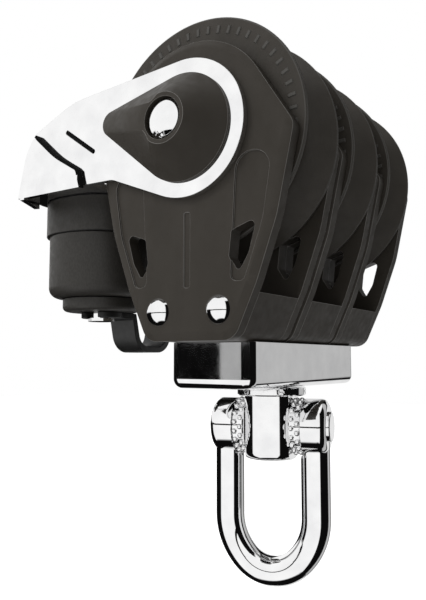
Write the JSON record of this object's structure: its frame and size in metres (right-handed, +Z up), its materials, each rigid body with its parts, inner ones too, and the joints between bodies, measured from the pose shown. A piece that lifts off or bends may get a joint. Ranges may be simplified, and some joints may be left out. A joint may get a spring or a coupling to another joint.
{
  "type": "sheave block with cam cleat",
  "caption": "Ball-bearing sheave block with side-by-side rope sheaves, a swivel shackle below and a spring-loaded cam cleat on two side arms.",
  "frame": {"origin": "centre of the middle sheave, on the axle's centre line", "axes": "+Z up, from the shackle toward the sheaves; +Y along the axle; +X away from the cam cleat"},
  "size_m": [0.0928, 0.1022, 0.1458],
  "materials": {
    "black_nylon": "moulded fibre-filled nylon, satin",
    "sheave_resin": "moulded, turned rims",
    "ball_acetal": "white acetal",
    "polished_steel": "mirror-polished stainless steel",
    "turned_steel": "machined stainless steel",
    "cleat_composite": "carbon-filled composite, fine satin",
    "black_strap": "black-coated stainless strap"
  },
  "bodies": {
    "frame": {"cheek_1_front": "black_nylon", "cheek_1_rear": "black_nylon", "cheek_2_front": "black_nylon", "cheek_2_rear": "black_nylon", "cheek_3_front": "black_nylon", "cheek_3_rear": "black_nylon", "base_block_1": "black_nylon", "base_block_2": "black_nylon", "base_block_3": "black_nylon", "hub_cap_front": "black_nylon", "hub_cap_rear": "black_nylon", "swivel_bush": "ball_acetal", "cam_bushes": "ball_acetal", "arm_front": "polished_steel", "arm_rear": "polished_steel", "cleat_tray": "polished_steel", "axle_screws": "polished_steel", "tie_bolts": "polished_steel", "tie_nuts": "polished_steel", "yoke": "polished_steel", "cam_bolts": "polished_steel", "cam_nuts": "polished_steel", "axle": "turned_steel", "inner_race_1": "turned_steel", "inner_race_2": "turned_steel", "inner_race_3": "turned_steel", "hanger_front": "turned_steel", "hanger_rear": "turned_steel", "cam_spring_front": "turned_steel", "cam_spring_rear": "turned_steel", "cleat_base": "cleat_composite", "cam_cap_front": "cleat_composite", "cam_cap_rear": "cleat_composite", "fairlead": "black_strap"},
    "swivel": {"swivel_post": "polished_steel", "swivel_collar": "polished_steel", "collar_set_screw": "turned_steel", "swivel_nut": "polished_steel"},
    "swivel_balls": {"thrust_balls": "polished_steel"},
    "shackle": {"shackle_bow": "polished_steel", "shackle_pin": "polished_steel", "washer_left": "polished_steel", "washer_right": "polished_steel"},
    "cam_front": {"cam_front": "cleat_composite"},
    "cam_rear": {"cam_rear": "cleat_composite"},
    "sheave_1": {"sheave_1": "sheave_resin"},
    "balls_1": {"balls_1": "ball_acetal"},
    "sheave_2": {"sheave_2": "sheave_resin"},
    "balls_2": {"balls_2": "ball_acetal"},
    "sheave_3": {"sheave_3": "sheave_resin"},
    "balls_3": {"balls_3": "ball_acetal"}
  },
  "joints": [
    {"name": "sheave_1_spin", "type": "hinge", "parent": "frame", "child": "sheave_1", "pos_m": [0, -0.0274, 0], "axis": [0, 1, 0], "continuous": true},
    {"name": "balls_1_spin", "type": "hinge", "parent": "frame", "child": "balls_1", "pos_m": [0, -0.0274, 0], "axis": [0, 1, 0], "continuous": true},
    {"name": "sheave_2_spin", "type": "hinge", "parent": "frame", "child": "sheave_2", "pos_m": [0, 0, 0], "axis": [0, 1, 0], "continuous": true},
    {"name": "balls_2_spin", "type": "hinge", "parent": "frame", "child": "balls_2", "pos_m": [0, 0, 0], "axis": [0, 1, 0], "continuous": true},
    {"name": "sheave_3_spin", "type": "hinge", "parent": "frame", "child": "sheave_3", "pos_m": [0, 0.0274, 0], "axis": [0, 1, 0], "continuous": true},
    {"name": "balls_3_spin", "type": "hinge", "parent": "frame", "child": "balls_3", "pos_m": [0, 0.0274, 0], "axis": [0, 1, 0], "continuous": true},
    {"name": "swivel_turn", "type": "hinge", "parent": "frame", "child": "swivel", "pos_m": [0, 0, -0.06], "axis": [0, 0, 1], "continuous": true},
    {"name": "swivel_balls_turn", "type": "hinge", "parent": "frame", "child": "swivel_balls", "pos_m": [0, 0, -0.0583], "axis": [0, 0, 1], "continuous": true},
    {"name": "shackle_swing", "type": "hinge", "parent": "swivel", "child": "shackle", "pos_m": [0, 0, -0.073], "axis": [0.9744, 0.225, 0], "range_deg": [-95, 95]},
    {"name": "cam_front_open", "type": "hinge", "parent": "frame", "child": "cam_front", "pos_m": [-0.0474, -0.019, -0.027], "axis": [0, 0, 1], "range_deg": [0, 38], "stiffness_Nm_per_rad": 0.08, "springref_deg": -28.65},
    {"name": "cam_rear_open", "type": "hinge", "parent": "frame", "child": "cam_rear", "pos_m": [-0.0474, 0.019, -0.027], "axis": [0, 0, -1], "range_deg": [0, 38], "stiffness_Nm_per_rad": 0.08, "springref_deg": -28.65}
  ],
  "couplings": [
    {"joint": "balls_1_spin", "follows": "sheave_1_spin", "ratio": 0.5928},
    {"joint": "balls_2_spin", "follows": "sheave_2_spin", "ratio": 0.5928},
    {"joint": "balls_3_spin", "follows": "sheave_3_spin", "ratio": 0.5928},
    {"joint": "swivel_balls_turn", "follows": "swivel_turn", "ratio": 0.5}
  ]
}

———

**Request**
Search the lines for "joints". Copy each line that has it.

**Response to this exercise**
Write the JSON record of this object's structure: its frame and size in metres (right-handed, +Z up), its materials, each rigid body with its parts, inner ones too, and the joints between bodies, measured from the pose shown. A piece that lifts off or bends may get a joint. Ranges may be simplified, and some joints may be left out. A joint may get a spring or a coupling to another joint.
  "joints": [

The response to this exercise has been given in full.